Мы признались новому знакомому об иных планах на эту ночь, на что он причмокнул и протянул двадцать баксов. Следующей остановилась девушка, которая выбежала из машины и начала размахивать пальцами со словами:
— Гайз, вам надо ехать еще семьдесят миль. Я сворачиваю через сорок. В этом месте нет ничего и никого. Мне совесть не позволяет оставить вас там, где в день проезжает пять машин. Вы можете погибнуть, так как там голая пустыня, а я не смогу после этого спать.
— Хорошо, мадам! Спасибо за информацию, езжайте же своей дорогой.
— Но нет! Бросить вас здесь я тоже не могу!
К тому, что мы не так глупы в детстве! и здорово, когда мечты юных лет реализовываются в будущем. Дети — самые мудрые существа на планете. Наравне со стариками.

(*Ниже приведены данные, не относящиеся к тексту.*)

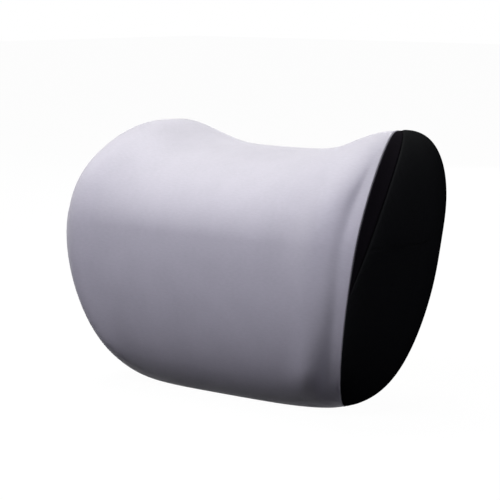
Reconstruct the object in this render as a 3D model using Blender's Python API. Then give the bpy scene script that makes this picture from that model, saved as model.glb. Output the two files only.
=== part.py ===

Так она стояла рядом с нами и страдала, метаясь из стороны в сторону. На помощь ей пришел гигантский бомж, вонявший на всю округу, вплоть до того самого безлюдного места за сорок миль. Дама немедленно смылась, а он стал настойчиво разъяснять, что мы обязаны выдать ему деньги. Последние три часа все встречные люди пихали нам доллары. Мы говорили им: «Перестаньте, нам надо ехать, а не деньги». Но они стояли на своем. В итоге все полученные бумажки мы отдали вонючему человеку, а сами в полном отчаянии принялись танцевать посреди ночной дороги. Наконец мы сели в автомобиль к двум парням из Риверсайда, которые ехали в тот субботний вечер отдыхать в ночные клубы приграничной Мексики. Дорога проходила через абсолютно пустынное ничто, напоминая мне холодные монгольские времена. В городе Niland ребята должны были продолжить свой путь до границы на юг, но мы уговорили подвезти нас по грунтовой дороге на восток прямо до легендарного Slab city, последнего свободного места в этом безнадежном мире, как называли его местные жители. Согласно проверенным источникам, нам должны были встретиться отчаянные хиппи, бродяги и преступники, живущие в трейлерах в пустыне Колорадо, не имевшие канализации, электричества и адресов. В этот город отвязных бунтарей в трех поколениях редко заглядывала полиция, позволяя жизни течь своим чередом.